Clashes continue in South Africa as President Zuma condemns violence

Condemnation of attacks against foreign nationals in South Africa is growing. As President Zuma delivered a stern warning to the perpetrators, thousands joined a march in Durban in protest against xenophobia.

Addressing Parliament in Cape Town on Thursday (16.04.2015), President Jacob Zuma warned those behind the current wave of xenophobic violence to stop immediately or face the full force of the law. The violence has claimed at least four lives and displaced hundreds of foreign nationals. There were further outbursts of violence around the country on Thursday, despite the assurance by police that they are on top of the situation.

"No amount of frustration or anger can ever justify the attacks on foreign nationals and the looting of their shops. We condemn the violence in the strongest possible terms; the attacks violate all the values that South Africa embodies," Zuma said.

He said the police had been directed to "work round the clock to protect both foreign nationals and citizens and to arrest looters and those committing acts of violence."

People marching for peace in Durban

Thousands joined a peace march in Durban

Members of opposition parties in Parliament also voiced their displeasure at the attacks and called on the government to swiftly bring them to an end. Mmusi Maimane, party leader in Parliament of the main opposition party, the Democratic Alliance, recalled the words of the late Nelson Mandela.

"In 1994 President Mandela made a commitment that never and never again shall it be that this beautiful land will again experience oppression of one by another. Let us honor his memory by honoring that dream. Let's dare to never forget we are all human beings, we are all Africans," Maimane said

However, the leader of the Economic Freedom Fighters party, Julius Malema, laid the blame for the violence squarely on President Zuma's shoulders.

Violence continues

Also on Thursday, thousands of foreign nationals and local residents marched in the city of Durban, calling for an end to xenophobia. But in Germiston, just outside Johannesburg, dozens of foreigners fled their homes to seek refuge at a police station. Zimbabwean national Nokwethemba Masuku said there was an atmosphere of great uncertainty among the foreign community. "You will never know when and where you will be attacked so it's not safe."

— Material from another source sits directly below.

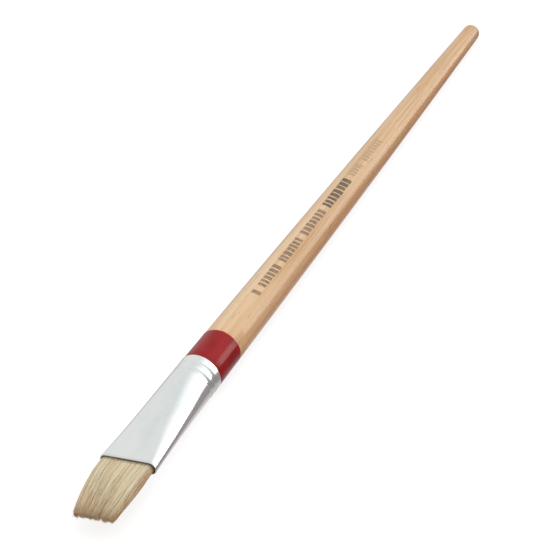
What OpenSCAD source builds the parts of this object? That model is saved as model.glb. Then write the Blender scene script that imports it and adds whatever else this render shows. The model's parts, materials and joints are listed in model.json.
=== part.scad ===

In Benoni, also close to Johannesburg, police had to use teargas to displace about one hundred and fifty locals who had gathered to attack foreign nationals.

A woman washes dishes at a camp for foreign nationals

Camps have been set up for foreign nationals who have left their homes

Among the international reactions to the violence was a strong warning from the chair of the African Union Commission, Nkosazana Dlamini-Zuma, who described the attacks as unacceptable.

In Malawi, the vice president was due to address a press conference on the issue on Thursday evening. According to a statement issued earlier this week by Malawi's information ministry, more than 400 Malawians have been moved into temporary camps in South Africa. A fleet of buses has been laid on to take the Malawians back home on Sunday.

The xenophobic attacks were triggered after Zulu King Goodwill Zwelithini said foreigners should "pack their bags and leave." He later said his remarks had been misinterpreted and that he had been referring to criminal elements only.